That is from Mokyr's new and notable The Enlightened Economy: An Economic History of Britain 1700-1850.  The obvious question of course is why so many people moved into cities.  Did "new goods" make the urban living standard higher than some measures might suggest?  Was it to avoid boredom?  To avoid "rural idiocy" and invest in future IQ externalities for children?

Here is my previous post on the book.


Well - abundant income sources would be my main motivator.
Security - the next one. Security like neighbours to keep an eye on one another and proximity of police/healthcare.

Enclosures Acts

How is he measuring living standards? It seems odd that people would move, in flocks, to worse living standards. So my view is that they had different criteria for 'living standards' than what the author is measuring.

Think at the margin :)

Average living standards in rural areas could be higher than in the city, even if marginal living standards were lower. For example, primogeniture might be great for the wealthy first son but not so great for the subsequent children who must either starve or take their chances in the city.

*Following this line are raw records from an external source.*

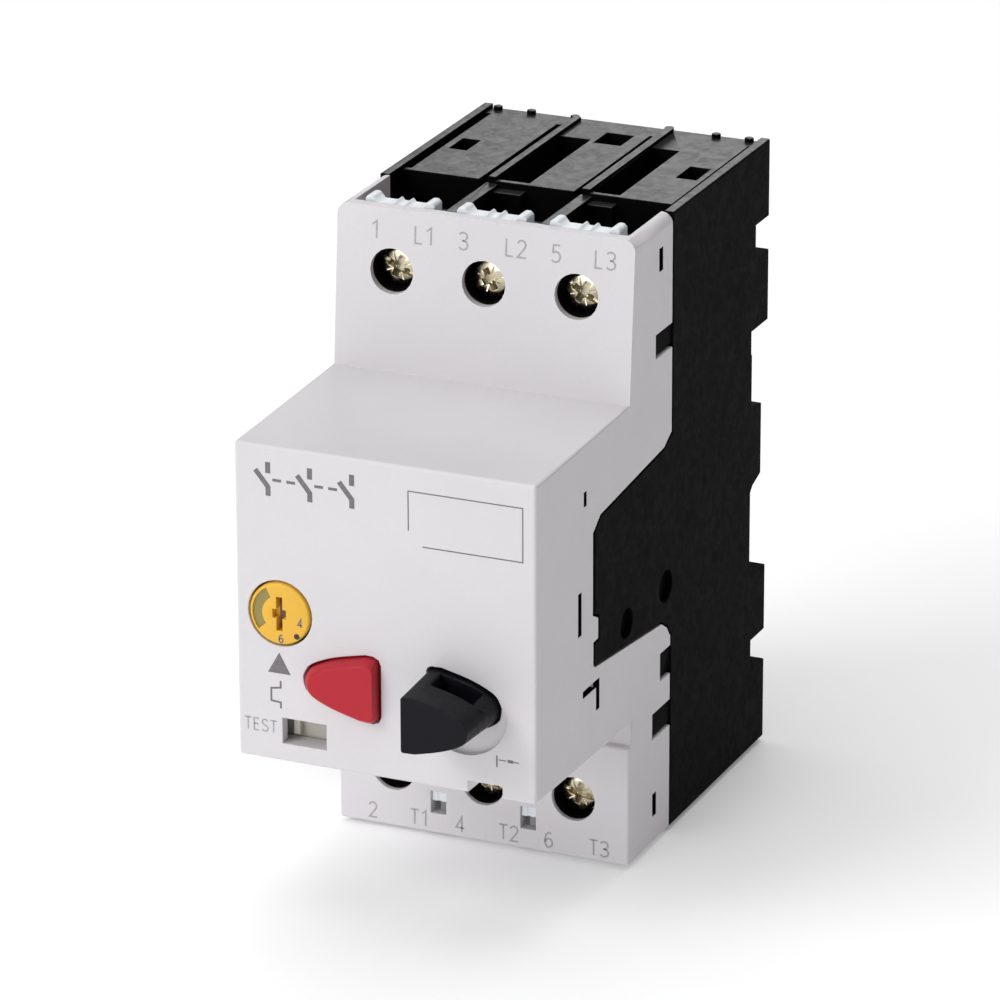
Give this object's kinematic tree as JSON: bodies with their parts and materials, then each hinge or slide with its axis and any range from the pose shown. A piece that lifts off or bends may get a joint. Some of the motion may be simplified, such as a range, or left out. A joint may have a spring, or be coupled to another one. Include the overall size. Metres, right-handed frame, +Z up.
{
  "type": "motor protection breaker",
  "caption": "Rail-mounted push-button motor protection breaker with a setting dial, test slide, screw terminals above and below, and a working contact mechanism.",
  "frame": {"origin": "on the floor plane, under the middle of the bounding box", "axes": "+X to the right as seen from the front, -Y out of the front face, +Z up"},
  "size_m": [0.045, 0.0944, 0.0944],
  "materials": {
    "cover": "fine satin moulded, pale grey",
    "housing": "fine matte moulded, black",
    "guide": "satin moulded, white",
    "start_button": "satin moulded, black",
    "stop_button": "semi-gloss moulded, red",
    "dial": "semi-gloss moulded, yellow",
    "slide": "satin moulded, cream",
    "mechanism": "matte moulded, dark grey",
    "carrier": "matte moulded, brown",
    "latch": "satin moulded, black",
    "screw": "yellow passivated, lightly worn",
    "steel": "zinc plated",
    "spring": "bright spring wire",
    "copper": "bare copper alloy",
    "contact": "silvered copper",
    "bimetal": "rolled strip"
  },
  "bodies": {
    "housing": {"front_cover": "cover", "base_housing": "housing", "mechanism_frame": "mechanism", "upper_wire_guide_1": "guide", "lower_wire_guide_1": "guide", "line_conductor_1": "copper", "load_conductor_1": "copper", "arc_chute_1": "steel", "trip_coil_1": "copper", "bimetal_strip_1": "bimetal", "upper_wire_guide_2": "guide", "lower_wire_guide_2": "guide", "line_conductor_2": "copper", "load_conductor_2": "copper", "arc_chute_2": "steel", "trip_coil_2": "copper", "bimetal_strip_2": "bimetal", "upper_wire_guide_3": "guide", "lower_wire_guide_3": "guide", "line_conductor_3": "copper", "load_conductor_3": "copper", "arc_chute_3": "steel", "trip_coil_3": "copper", "bimetal_strip_3": "bimetal", "lever_pin": "steel", "start_spring": "spring", "stop_spring": "spring", "latch_spring": "spring"},
    "start_button": {"start_button": "start_button"},
    "stop_button": {"stop_button": "stop_button"},
    "current_dial": {"current_dial": "dial"},
    "test_slide": {"test_slide": "slide"},
    "toggle_lever": {"toggle_lever": "steel"},
    "contact_carrier": {"contact_carrier": "carrier", "contact_bridge_1": "contact", "contact_bridge_2": "contact", "contact_bridge_3": "contact"},
    "trip_bar": {"trip_bar": "mechanism"},
    "rail_latch": {"rail_latch": "latch"},
    "trip_plunger_1": {"trip_plunger_1": "steel"},
    "trip_plunger_2": {"trip_plunger_2": "steel"},
    "trip_plunger_3": {"trip_plunger_3": "steel"},
    "upper_screw_1": {"upper_terminal_screw_1": "screw"},
    "upper_clamp_1": {"upper_terminal_clamp_1": "steel"},
    "lower_screw_1": {"lower_terminal_screw_1": "screw"},
    "lower_clamp_1": {"lower_terminal_clamp_1": "steel"},
    "upper_screw_2": {"upper_terminal_screw_2": "screw"},
    "upper_clamp_2": {"upper_terminal_clamp_2": "steel"},
    "lower_screw_2": {"lower_terminal_screw_2": "screw"},
    "lower_clamp_2": {"lower_terminal_clamp_2": "steel"},
    "upper_screw_3": {"upper_terminal_screw_3": "screw"},
    "upper_clamp_3": {"upper_terminal_clamp_3": "steel"},
    "lower_screw_3": {"lower_terminal_screw_3": "screw"},
    "lower_clamp_3": {"lower_terminal_clamp_3": "steel"}
  },
  "joints": [
    {"name": "start_press", "type": "slide", "parent": "housing", "child": "start_button", "axis": [0, 1, 0], "range_m": [0, 0.006], "deforming": ["start_spring"]},
    {"name": "lever_turn", "type": "hinge", "parent": "housing", "child": "toggle_lever", "pos_m": [0.012, -0.00375, 0.0637], "axis": [1, 0, 0], "range_deg": [0, 12.8]},
    {"name": "carrier_slide", "type": "slide", "parent": "housing", "child": "contact_carrier", "axis": [0, 1, 0], "range_m": [0, 0.0031]},
    {"name": "stop_press", "type": "slide", "parent": "housing", "child": "stop_button", "axis": [0, 1, 0], "range_m": [0, 0.0015], "stiffness_N_per_m": 400, "springref_m": -0.003, "deforming": ["stop_spring"]},
    {"name": "dial_turn", "type": "hinge", "parent": "housing", "child": "current_dial", "pos_m": [-0.0159, -0.03575, 0.0453], "axis": [0, 1, 0], "range_deg": [-135, 135]},
    {"name": "test_push", "type": "slide", "parent": "housing", "child": "test_slide", "axis": [-1, 0, 0], "range_m": [0, 0.002], "stiffness_N_per_m": 150, "springref_m": -0.002},
    {"name": "trip_slide", "type": "slide", "parent": "housing", "child": "trip_bar", "axis": [1, 0, 0], "range_m": [0, 0.0015], "stiffness_N_per_m": 150, "springref_m": -0.002},
    {"name": "latch_pull", "type": "slide", "parent": "housing", "child": "rail_latch", "axis": [0, 0, -1], "range_m": [0, 0.003], "stiffness_N_per_m": 800, "springref_m": -0.003, "deforming": ["latch_spring"]},
    {"name": "plunger_1_lift", "type": "slide", "parent": "housing", "child": "trip_plunger_1", "axis": [0, 0, 1], "range_m": [0, 0.002], "stiffness_N_per_m": 100, "springref_m": -0.002},
    {"name": "plunger_2_lift", "type": "slide", "parent": "housing", "child": "trip_plunger_2", "axis": [0, 0, 1], "range_m": [0, 0.002], "stiffness_N_per_m": 100, "springref_m": -0.002},
    {"name": "plunger_3_lift", "type": "slide", "parent": "housing", "child": "trip_plunger_3", "axis": [0, 0, 1], "range_m": [0, 0.002], "stiffness_N_per_m": 100, "springref_m": -0.002},
    {"name": "upper_clamp_1_draw", "type": "slide", "parent": "housing", "child": "upper_clamp_1", "axis": [0, -1, 0], "range_m": [0, 0.0032]},
    {"name": "upper_screw_1_turn", "type": "hinge", "parent": "housing", "child": "upper_screw_1", "pos_m": [-0.014, 0.00065, 0.0847], "axis": [0, 1, 0], "range_deg": [0, 1920]},
    {"name": "lower_clamp_1_draw", "type": "slide", "parent": "housing", "child": "lower_clamp_1", "axis": [0, -1, 0], "range_m": [0, 0.0032]},
    {"name": "lower_screw_1_turn", "type": "hinge", "parent": "housing", "child": "lower_screw_1", "pos_m": [-0.014, -0.00025, 0.0097], "axis": [0, 1, 0], "range_deg": [0, 1920]},
    {"name": "upper_clamp_2_draw", "type": "slide", "parent": "housing", "child": "upper_clamp_2", "axis": [0, -1, 0], "range_m": [0, 0.0032]},
    {"name": "upper_screw_2_turn", "type": "hinge", "parent": "housing", "child": "upper_screw_2", "pos_m": [0, 0.00065, 0.0847], "axis": [0, 1, 0], "range_deg": [0, 1920]},
    {"name": "lower_clamp_2_draw", "type": "slide", "parent": "housing", "child": "lower_clamp_2", "axis": [0, -1, 0], "range_m": [0, 0.0032]},
    {"name": "lower_screw_2_turn", "type": "hinge", "parent": "housing", "child": "lower_screw_2", "pos_m": [0, -0.00025, 0.0097], "axis": [0, 1, 0], "range_deg": [0, 1920]},
    {"name": "upper_clamp_3_draw", "type": "slide", "parent": "housing", "child": "upper_clamp_3", "axis": [0, -1, 0], "range_m": [0, 0.0032]},
    {"name": "upper_screw_3_turn", "type": "hinge", "parent": "housing", "child": "upper_screw_3", "pos_m": [0.014, 0.00065, 0.0847], "axis": [0, 1, 0], "range_deg": [0, 1920]},
    {"name": "lower_clamp_3_draw", "type": "slide", "parent": "housing", "child": "lower_clamp_3", "axis": [0, -1, 0], "range_m": [0, 0.0032]},
    {"name": "lower_screw_3_turn", "type": "hinge", "parent": "housing", "child": "lower_screw_3", "pos_m": [0.014, -0.00025, 0.0097], "axis": [0, 1, 0], "range_deg": [0, 1920]}
  ],
  "couplings": [
    {"joint": "lever_turn", "follows": "start_press", "rad_per_m": 37.04},
    {"joint": "carrier_slide", "follows": "start_press", "ratio": 0.5166},
    {"joint": "upper_screw_1_turn", "follows": "upper_clamp_1_draw", "rad_per_m": 10471},
    {"joint": "lower_screw_1_turn", "follows": "lower_clamp_1_draw", "rad_per_m": 10471},
    {"joint": "upper_screw_2_turn", "follows": "upper_clamp_2_draw", "rad_per_m": 10471},
    {"joint": "lower_screw_2_turn", "follows": "lower_clamp_2_draw", "rad_per_m": 10471},
    {"joint": "upper_screw_3_turn", "follows": "upper_clamp_3_draw", "rad_per_m": 10471},
    {"joint": "lower_screw_3_turn", "follows": "lower_clamp_3_draw", "rad_per_m": 10471}
  ]
}
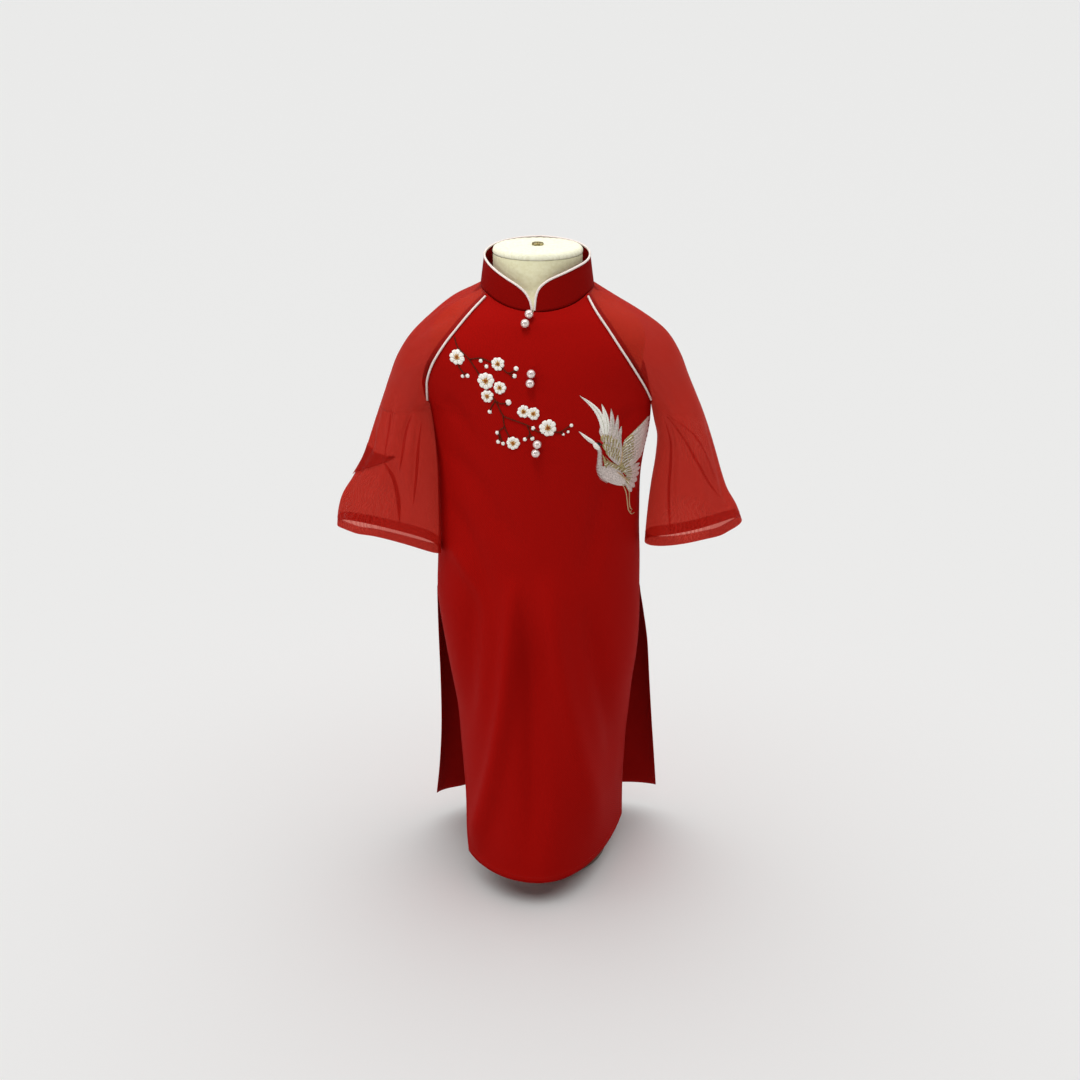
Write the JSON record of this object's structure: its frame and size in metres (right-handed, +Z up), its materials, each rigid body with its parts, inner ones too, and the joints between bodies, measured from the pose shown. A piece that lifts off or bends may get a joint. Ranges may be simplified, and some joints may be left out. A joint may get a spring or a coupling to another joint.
{
  "type": "child's ao dai tunic on a limbless dress form with a stand",
  "caption": "Long red panelled tunic with a stand-up collar, sheer raglan elbow sleeves and open side slits, worn by a linen limbless dress form on a wooden stand.",
  "frame": {"origin": "middle of the stand base's flat underside, on the stand's axis", "axes": "+Z up along the stand's pole, the front of the tunic faces -Y, and the wearer's right is -X"},
  "size_m": [0.4623, 0.2537, 0.7657],
  "materials": {
    "crepe": "matte woven crepe",
    "organza": "sheer plain-woven organza",
    "piping": "satin bias piping",
    "pearl": "pearlescent lacquer",
    "linen": "plain linen cover",
    "cap": "pale linen cover",
    "brass": "aged brass",
    "wood": "satin varnish"
  },
  "bodies": {
    "root": {"front_panel": "crepe", "back_panel": "crepe", "collar": "crepe", "sleeve_left": "organza", "sleeve_right": "organza", "collar_piping": "piping", "piping_left": "piping", "piping_right": "piping", "pearl_1": "pearl", "pearl_2": "pearl", "pearl_3": "pearl", "pearl_4": "pearl", "pearl_5": "pearl", "pearl_6": "pearl", "dress_form": "linen", "neck_cap": "cap", "neck_fitting": "brass", "stand_pole": "wood", "stand_base": "wood"}
  },
  "joints": []
}
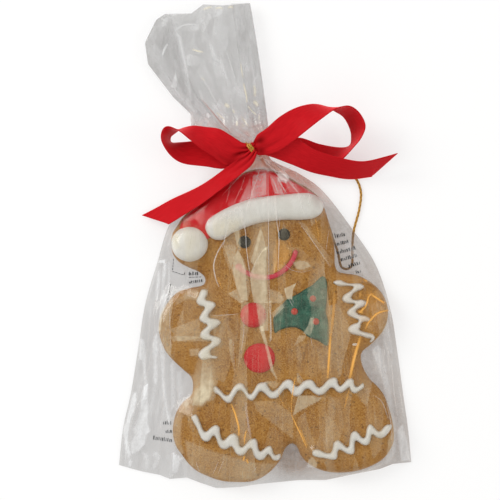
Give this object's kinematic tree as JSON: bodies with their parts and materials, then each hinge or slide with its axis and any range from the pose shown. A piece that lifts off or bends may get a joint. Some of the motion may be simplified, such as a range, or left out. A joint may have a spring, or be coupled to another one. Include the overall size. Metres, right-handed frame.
{
  "type": "bagged gingerbread man cookie",
  "caption": "Iced gingerbread man cookie with a Santa hat, lying in a clear bag that a red satin bow and a gold elastic tie at the neck.",
  "frame": {"origin": "bottom centre of the pack's box as it lies on its back, elastic loop left out", "axes": "+Y from the feet to the gathered top of the bag, +Z out of the iced side, +X to the right when looking at the iced side"},
  "size_m": [0.146, 0.242, 0.0254],
  "materials": {
    "film": "clear crinkled plastic film over brown iced gingerbread",
    "satin": "red satin ribbon",
    "elastic": "gold metallic braided elastic"
  },
  "bodies": {
    "root": {"bag": "film", "ribbon": "satin", "neck_tie": "elastic", "hanging_loop": "elastic"}
  },
  "joints": []
}
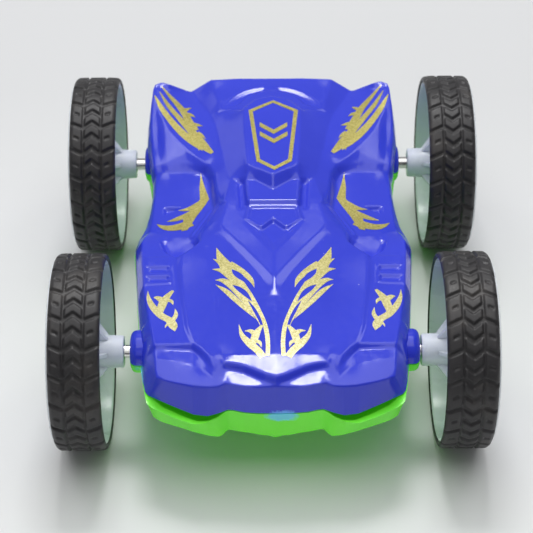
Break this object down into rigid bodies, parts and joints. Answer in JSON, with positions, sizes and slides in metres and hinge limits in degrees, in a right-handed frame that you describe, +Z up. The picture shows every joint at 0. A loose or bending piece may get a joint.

I'd say Eirk hits the nail on the head.

Even if (big if) migration perfectly arbitraged the return to labour between city and countryside, the countryside would still contain most owners of land-as-capital, and its living conditions would reflect their return to labour plus returns of owning land.

We modern people are just not used anymore to a situation where farm land is the main capital of the country, or that capital owners are largely geographically connected to their capital.

We sort of implicitly assume that someone who inherits a patch of land would sell or rent it out it to the highest bidder and move to the place where his own returns to labour are highest.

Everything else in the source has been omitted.